C) Database solution

Throughout finance departments there are a significant number of spreadsheets utilized prior to input into the financial system. There is a tendency to transfer information manually from one spreadsheet to another to meet the needs of different teams.

Replacing the spreadsheets with a database solution would rationalize the number of inputs and lead to effort savings for the front line Police Officers as well as Police Staff.

D) Customize reports

In obtaining management information from the financial systems, police staff run a series of reports, import these into excel, use lookups to match the data and implement pivots to illustrate the data as required. There is significant manual effort that is involved in carrying out this work. Through customizing reports the outputs from the financial system can be set up to provide the data in the formats required through the click of a button. This would have the benefit of reduced effort and improved motivation for team members that previously carried out these mundane tasks.

In designing, procuring and implementing new technology enabling tools, a Police Force will face a number of challenges including investment approval; IT capacity; capability; and procurement.

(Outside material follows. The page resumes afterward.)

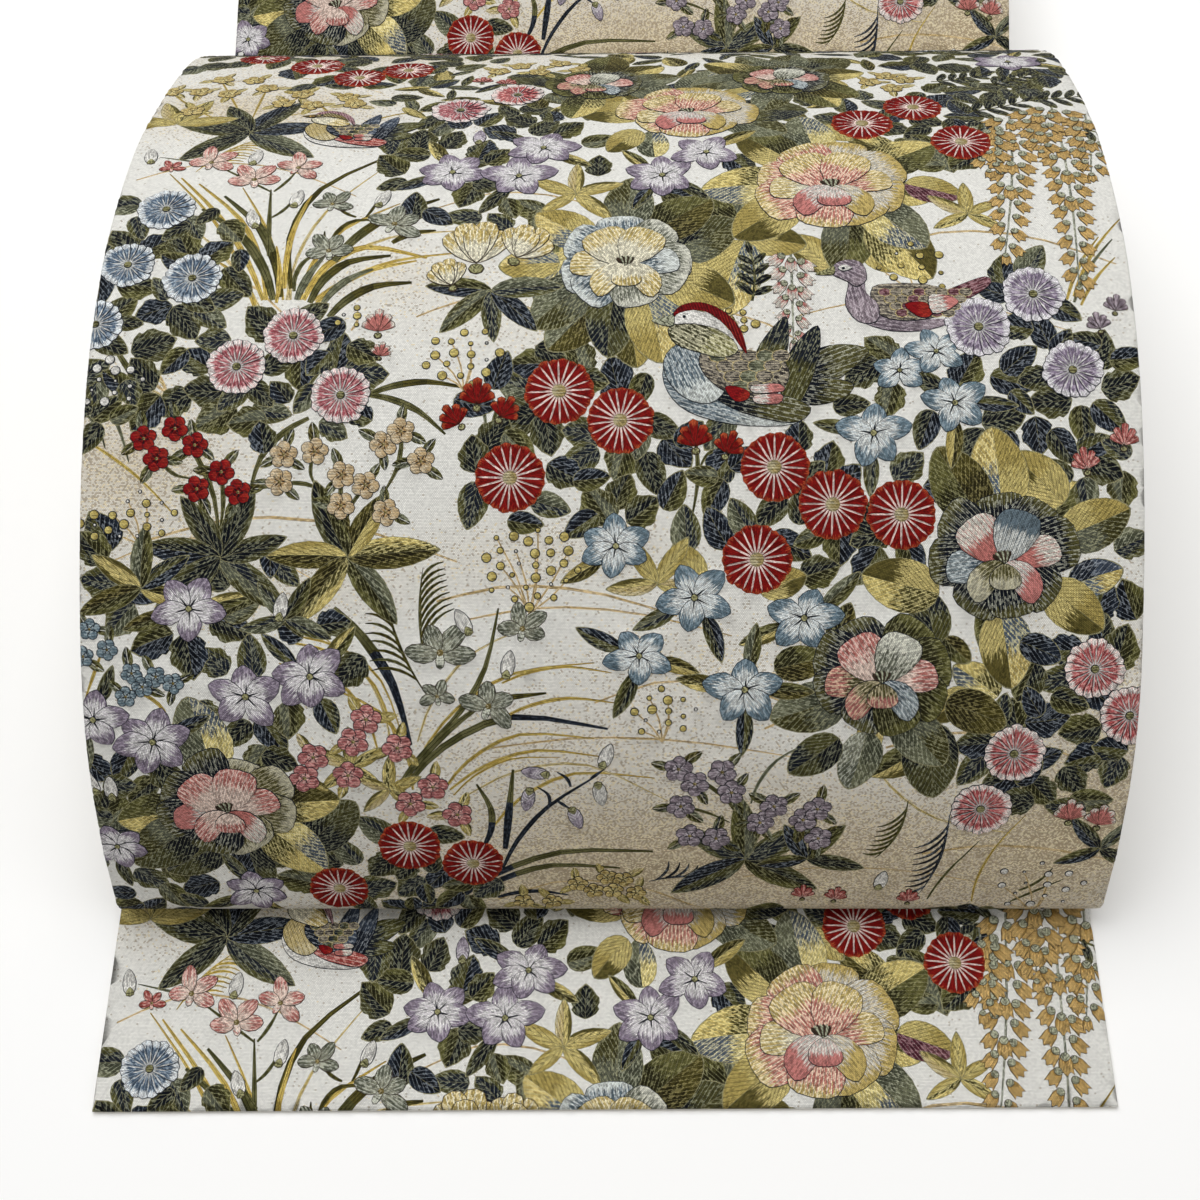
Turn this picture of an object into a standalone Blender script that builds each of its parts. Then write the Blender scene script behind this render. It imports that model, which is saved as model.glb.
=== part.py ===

These challenges can be mitigated through partnering with a third party service company with whom the investment can be shared, the skills can be provided and the procurement cycle can be minimized.

Conclusion

It is clear that cultural, process and technology change is required if police forces are to deliver both sustainable efficiencies and high quality services. In an environment where for the first time forces face real cash deficits and face having to reduce police officer and support staff numbers whilst maintaining current performance levels the current finance delivery models requires new thinking.

While there a number of barriers to be overcome in achieving a best in class finance function, it won’t be long before such a decision becomes mandatory. Those who are ahead of the curve will inevitably find themselves in a stronger position.